>> Begin PROVIDED MATERIAL

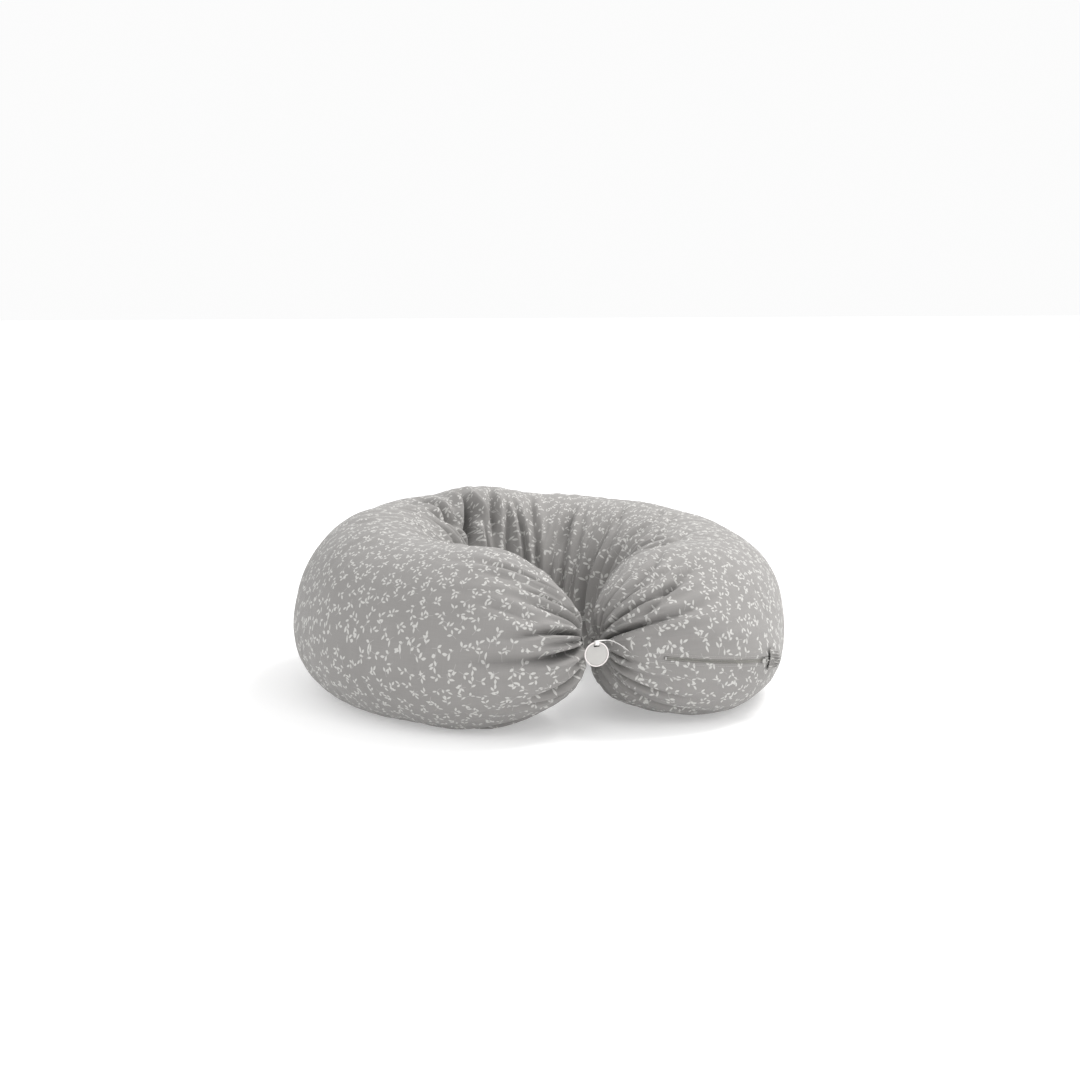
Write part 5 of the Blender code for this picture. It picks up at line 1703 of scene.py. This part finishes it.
def satin():
    """White satin: long threads along the ribbon, closely set, and a soft shine."""
    shade = Shade("white_ribbon")
    u, v = shade.split(shade.uv("cloth"))
    threads = shade.wave(v * (2 * math.pi / 0.00022)) * 0.5 + 0.5
    tone = shade.mix(threads, rgb(222, 220, 217), rgb(242, 240, 238))
    shade.set(Base_Color=tone, Roughness=0.38, Sheen_Weight=0.3, Normal=shade.bump(threads, 0.25, 0.0001))
    return shade.material


def add_ribbon():
    stops = ribbon_stops()
    line = round_line([p for p, _ in stops], 6)
    across = round_line([a for _, a in stops], 6)
    ahead = np.gradient(line, axis=0)
    grid = []
    for point, side, forward in zip(line, across, ahead):
        side = side - forward * (side @ forward) / (forward @ forward)
        side /= np.linalg.norm(side)
        thick = np.cross(forward, side)
        thick /= np.linalg.norm(thick)
        ring = [(u, -1) for u in np.linspace(-1, 1, 7)] + [(u, 1) for u in np.linspace(1, -1, 7)]
        grid.append([point + side * u * RIBBON_WIDTH / 2 + thick * v * RIBBON_THICKNESS / 2 for u, v in ring])
    return add_solid("satin_ribbon", np.array(grid), satin(), lambda i, j, side: (i * 0.0007, (j + side) * 0.0008))


ribbon = add_ribbon()
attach(ribbon, "right_half")
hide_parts("tag_ribbon")
print("ribbon made")

# %% [markdown]
# ## Floor
#
# A plain pale floor, just under the sole. It glows faintly, the way a studio floor lit from all round does, so that
# only the shade right beside the pillow stays grey.

# %% Floor
FLOOR_REACH, FLOOR_DROP, FLOOR_GLOW = 30, 0.0005, 0.30
floor_mesh = bpy.data.meshes.new("floor")
corners = [(x * FLOOR_REACH, y * FLOOR_REACH, 0) for x, y in ((-1, -1), (1, -1), (1, 1), (-1, 1))]
floor_mesh.from_pydata(corners, [], [(0, 1, 2, 3)])
floor = bpy.data.objects.new("floor", floor_mesh)
bpy.context.scene.collection.objects.link(floor)
floor.location.z = -FLOOR_DROP
floor_shade = Shade("floor_paint")
floor_tone = floor_shade.mix(floor_shade.noise(floor_shade.place(), 1.5), rgb(222, 222, 222), rgb(228, 228, 228))
floor_shade.set(Base_Color=floor_tone, Roughness=0.9, Specular_IOR_Level=0.1,
                Emission_Color=(1.0, 1.0, 1.0, 1.0), Emission_Strength=FLOOR_GLOW)
floor_mesh.materials.append(floor_shade.material)
print("floor", 2 * FLOOR_REACH, "m square")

>> End PROVIDED MATERIAL

**JOB**
Reproduce all the data word for word.

**TASK OUTPUT**
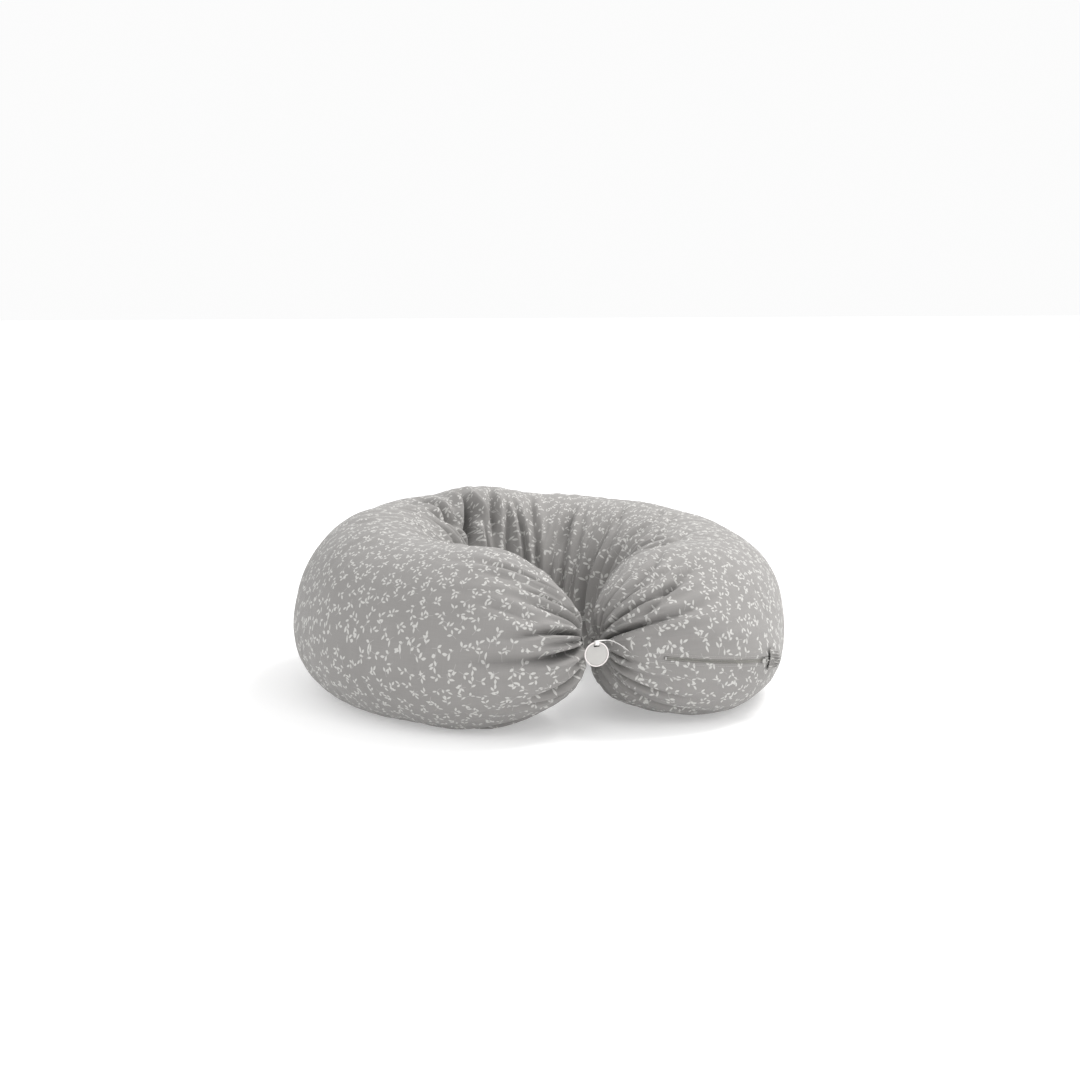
Write part 5 of the Blender code for this picture. It picks up at line 1703 of scene.py. This part finishes it.
def satin():
    """White satin: long threads along the ribbon, closely set, and a soft shine."""
    shade = Shade("white_ribbon")
    u, v = shade.split(shade.uv("cloth"))
    threads = shade.wave(v * (2 * math.pi / 0.00022)) * 0.5 + 0.5
    tone = shade.mix(threads, rgb(222, 220, 217), rgb(242, 240, 238))
    shade.set(Base_Color=tone, Roughness=0.38, Sheen_Weight=0.3, Normal=shade.bump(threads, 0.25, 0.0001))
    return shade.material


def add_ribbon():
    stops = ribbon_stops()
    line = round_line([p for p, _ in stops], 6)
    across = round_line([a for _, a in stops], 6)
    ahead = np.gradient(line, axis=0)
    grid = []
    for point, side, forward in zip(line, across, ahead):
        side = side - forward * (side @ forward) / (forward @ forward)
        side /= np.linalg.norm(side)
        thick = np.cross(forward, side)
        thick /= np.linalg.norm(thick)
        ring = [(u, -1) for u in np.linspace(-1, 1, 7)] + [(u, 1) for u in np.linspace(1, -1, 7)]
        grid.append([point + side * u * RIBBON_WIDTH / 2 + thick * v * RIBBON_THICKNESS / 2 for u, v in ring])
    return add_solid("satin_ribbon", np.array(grid), satin(), lambda i, j, side: (i * 0.0007, (j + side) * 0.0008))


ribbon = add_ribbon()
attach(ribbon, "right_half")
hide_parts("tag_ribbon")
print("ribbon made")

# %% [markdown]
# ## Floor
#
# A plain pale floor, just under the sole. It glows faintly, the way a studio floor lit from all round does, so that
# only the shade right beside the pillow stays grey.

# %% Floor
FLOOR_REACH, FLOOR_DROP, FLOOR_GLOW = 30, 0.0005, 0.30
floor_mesh = bpy.data.meshes.new("floor")
corners = [(x * FLOOR_REACH, y * FLOOR_REACH, 0) for x, y in ((-1, -1), (1, -1), (1, 1), (-1, 1))]
floor_mesh.from_pydata(corners, [], [(0, 1, 2, 3)])
floor = bpy.data.objects.new("floor", floor_mesh)
bpy.context.scene.collection.objects.link(floor)
floor.location.z = -FLOOR_DROP
floor_shade = Shade("floor_paint")
floor_tone = floor_shade.mix(floor_shade.noise(floor_shade.place(), 1.5), rgb(222, 222, 222), rgb(228, 228, 228))
floor_shade.set(Base_Color=floor_tone, Roughness=0.9, Specular_IOR_Level=0.1,
                Emission_Color=(1.0, 1.0, 1.0, 1.0), Emission_Strength=FLOOR_GLOW)
floor_mesh.materials.append(floor_shade.material)
print("floor", 2 * FLOOR_REACH, "m square")